_Task goal_
Give the material again in full, matching it exactly.

_Provided material_
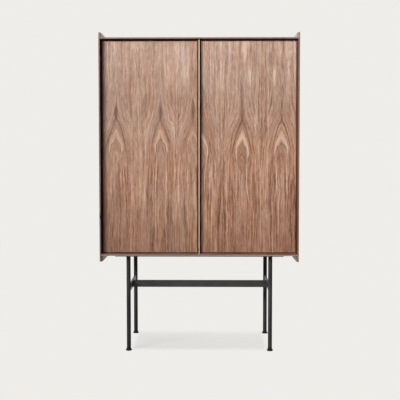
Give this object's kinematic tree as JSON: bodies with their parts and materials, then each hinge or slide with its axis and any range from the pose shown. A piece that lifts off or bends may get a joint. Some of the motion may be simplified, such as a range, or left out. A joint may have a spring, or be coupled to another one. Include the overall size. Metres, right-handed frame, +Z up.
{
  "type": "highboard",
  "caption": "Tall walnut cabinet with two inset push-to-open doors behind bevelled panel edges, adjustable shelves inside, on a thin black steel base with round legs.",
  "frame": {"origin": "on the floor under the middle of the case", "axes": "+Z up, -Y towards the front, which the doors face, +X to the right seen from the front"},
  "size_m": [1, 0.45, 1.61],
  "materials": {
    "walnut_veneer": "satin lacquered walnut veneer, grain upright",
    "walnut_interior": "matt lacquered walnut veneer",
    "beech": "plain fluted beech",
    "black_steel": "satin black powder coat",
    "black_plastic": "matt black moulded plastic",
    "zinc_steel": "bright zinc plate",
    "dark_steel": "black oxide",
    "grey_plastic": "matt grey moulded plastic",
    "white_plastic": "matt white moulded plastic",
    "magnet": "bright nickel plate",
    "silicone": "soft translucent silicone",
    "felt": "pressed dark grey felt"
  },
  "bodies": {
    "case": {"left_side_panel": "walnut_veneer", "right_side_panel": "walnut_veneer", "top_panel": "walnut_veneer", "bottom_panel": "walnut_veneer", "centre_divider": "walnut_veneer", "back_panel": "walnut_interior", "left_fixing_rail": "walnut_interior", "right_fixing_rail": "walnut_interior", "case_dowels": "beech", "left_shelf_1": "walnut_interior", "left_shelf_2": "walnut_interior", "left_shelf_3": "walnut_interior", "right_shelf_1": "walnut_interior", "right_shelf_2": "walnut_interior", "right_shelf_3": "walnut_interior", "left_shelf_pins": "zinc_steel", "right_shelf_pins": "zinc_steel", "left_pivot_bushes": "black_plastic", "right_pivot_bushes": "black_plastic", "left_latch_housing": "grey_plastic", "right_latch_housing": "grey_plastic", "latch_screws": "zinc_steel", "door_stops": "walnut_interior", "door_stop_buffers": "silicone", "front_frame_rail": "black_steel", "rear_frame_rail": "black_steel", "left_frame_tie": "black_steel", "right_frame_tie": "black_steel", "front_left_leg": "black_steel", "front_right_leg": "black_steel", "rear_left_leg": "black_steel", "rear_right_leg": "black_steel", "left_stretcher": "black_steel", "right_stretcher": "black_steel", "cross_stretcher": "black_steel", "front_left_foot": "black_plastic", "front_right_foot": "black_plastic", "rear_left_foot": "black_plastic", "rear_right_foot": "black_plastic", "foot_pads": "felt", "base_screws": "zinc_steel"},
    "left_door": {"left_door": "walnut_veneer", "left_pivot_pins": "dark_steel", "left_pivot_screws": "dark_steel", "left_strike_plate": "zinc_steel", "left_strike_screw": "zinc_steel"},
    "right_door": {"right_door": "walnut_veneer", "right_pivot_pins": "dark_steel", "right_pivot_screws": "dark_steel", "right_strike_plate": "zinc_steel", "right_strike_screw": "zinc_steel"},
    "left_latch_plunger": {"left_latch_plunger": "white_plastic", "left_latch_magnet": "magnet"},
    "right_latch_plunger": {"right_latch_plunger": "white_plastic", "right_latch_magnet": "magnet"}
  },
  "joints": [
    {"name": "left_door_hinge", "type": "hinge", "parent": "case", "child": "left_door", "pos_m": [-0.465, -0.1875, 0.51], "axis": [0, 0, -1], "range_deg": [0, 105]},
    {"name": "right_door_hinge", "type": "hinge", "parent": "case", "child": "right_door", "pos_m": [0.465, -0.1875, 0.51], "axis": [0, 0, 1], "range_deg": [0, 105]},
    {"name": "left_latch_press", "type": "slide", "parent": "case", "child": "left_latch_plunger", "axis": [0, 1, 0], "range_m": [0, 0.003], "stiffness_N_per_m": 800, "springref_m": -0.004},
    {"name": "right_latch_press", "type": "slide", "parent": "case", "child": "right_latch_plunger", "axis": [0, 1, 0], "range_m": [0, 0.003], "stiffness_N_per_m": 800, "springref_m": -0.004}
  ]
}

_Output of the exercise_
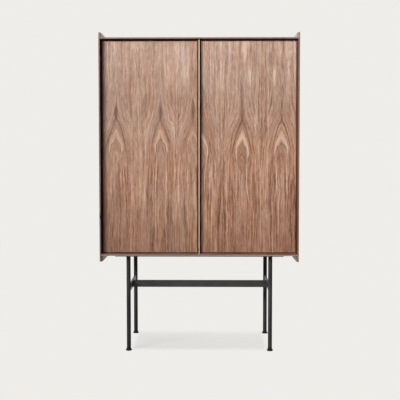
Give this object's kinematic tree as JSON: bodies with their parts and materials, then each hinge or slide with its axis and any range from the pose shown. A piece that lifts off or bends may get a joint. Some of the motion may be simplified, such as a range, or left out. A joint may have a spring, or be coupled to another one. Include the overall size. Metres, right-handed frame, +Z up.
{
  "type": "highboard",
  "caption": "Tall walnut cabinet with two inset push-to-open doors behind bevelled panel edges, adjustable shelves inside, on a thin black steel base with round legs.",
  "frame": {"origin": "on the floor under the middle of the case", "axes": "+Z up, -Y towards the front, which the doors face, +X to the right seen from the front"},
  "size_m": [1, 0.45, 1.61],
  "materials": {
    "walnut_veneer": "satin lacquered walnut veneer, grain upright",
    "walnut_interior": "matt lacquered walnut veneer",
    "beech": "plain fluted beech",
    "black_steel": "satin black powder coat",
    "black_plastic": "matt black moulded plastic",
    "zinc_steel": "bright zinc plate",
    "dark_steel": "black oxide",
    "grey_plastic": "matt grey moulded plastic",
    "white_plastic": "matt white moulded plastic",
    "magnet": "bright nickel plate",
    "silicone": "soft translucent silicone",
    "felt": "pressed dark grey felt"
  },
  "bodies": {
    "case": {"left_side_panel": "walnut_veneer", "right_side_panel": "walnut_veneer", "top_panel": "walnut_veneer", "bottom_panel": "walnut_veneer", "centre_divider": "walnut_veneer", "back_panel": "walnut_interior", "left_fixing_rail": "walnut_interior", "right_fixing_rail": "walnut_interior", "case_dowels": "beech", "left_shelf_1": "walnut_interior", "left_shelf_2": "walnut_interior", "left_shelf_3": "walnut_interior", "right_shelf_1": "walnut_interior", "right_shelf_2": "walnut_interior", "right_shelf_3": "walnut_interior", "left_shelf_pins": "zinc_steel", "right_shelf_pins": "zinc_steel", "left_pivot_bushes": "black_plastic", "right_pivot_bushes": "black_plastic", "left_latch_housing": "grey_plastic", "right_latch_housing": "grey_plastic", "latch_screws": "zinc_steel", "door_stops": "walnut_interior", "door_stop_buffers": "silicone", "front_frame_rail": "black_steel", "rear_frame_rail": "black_steel", "left_frame_tie": "black_steel", "right_frame_tie": "black_steel", "front_left_leg": "black_steel", "front_right_leg": "black_steel", "rear_left_leg": "black_steel", "rear_right_leg": "black_steel", "left_stretcher": "black_steel", "right_stretcher": "black_steel", "cross_stretcher": "black_steel", "front_left_foot": "black_plastic", "front_right_foot": "black_plastic", "rear_left_foot": "black_plastic", "rear_right_foot": "black_plastic", "foot_pads": "felt", "base_screws": "zinc_steel"},
    "left_door": {"left_door": "walnut_veneer", "left_pivot_pins": "dark_steel", "left_pivot_screws": "dark_steel", "left_strike_plate": "zinc_steel", "left_strike_screw": "zinc_steel"},
    "right_door": {"right_door": "walnut_veneer", "right_pivot_pins": "dark_steel", "right_pivot_screws": "dark_steel", "right_strike_plate": "zinc_steel", "right_strike_screw": "zinc_steel"},
    "left_latch_plunger": {"left_latch_plunger": "white_plastic", "left_latch_magnet": "magnet"},
    "right_latch_plunger": {"right_latch_plunger": "white_plastic", "right_latch_magnet": "magnet"}
  },
  "joints": [
    {"name": "left_door_hinge", "type": "hinge", "parent": "case", "child": "left_door", "pos_m": [-0.465, -0.1875, 0.51], "axis": [0, 0, -1], "range_deg": [0, 105]},
    {"name": "right_door_hinge", "type": "hinge", "parent": "case", "child": "right_door", "pos_m": [0.465, -0.1875, 0.51], "axis": [0, 0, 1], "range_deg": [0, 105]},
    {"name": "left_latch_press", "type": "slide", "parent": "case", "child": "left_latch_plunger", "axis": [0, 1, 0], "range_m": [0, 0.003], "stiffness_N_per_m": 800, "springref_m": -0.004},
    {"name": "right_latch_press", "type": "slide", "parent": "case", "child": "right_latch_plunger", "axis": [0, 1, 0], "range_m": [0, 0.003], "stiffness_N_per_m": 800, "springref_m": -0.004}
  ]
}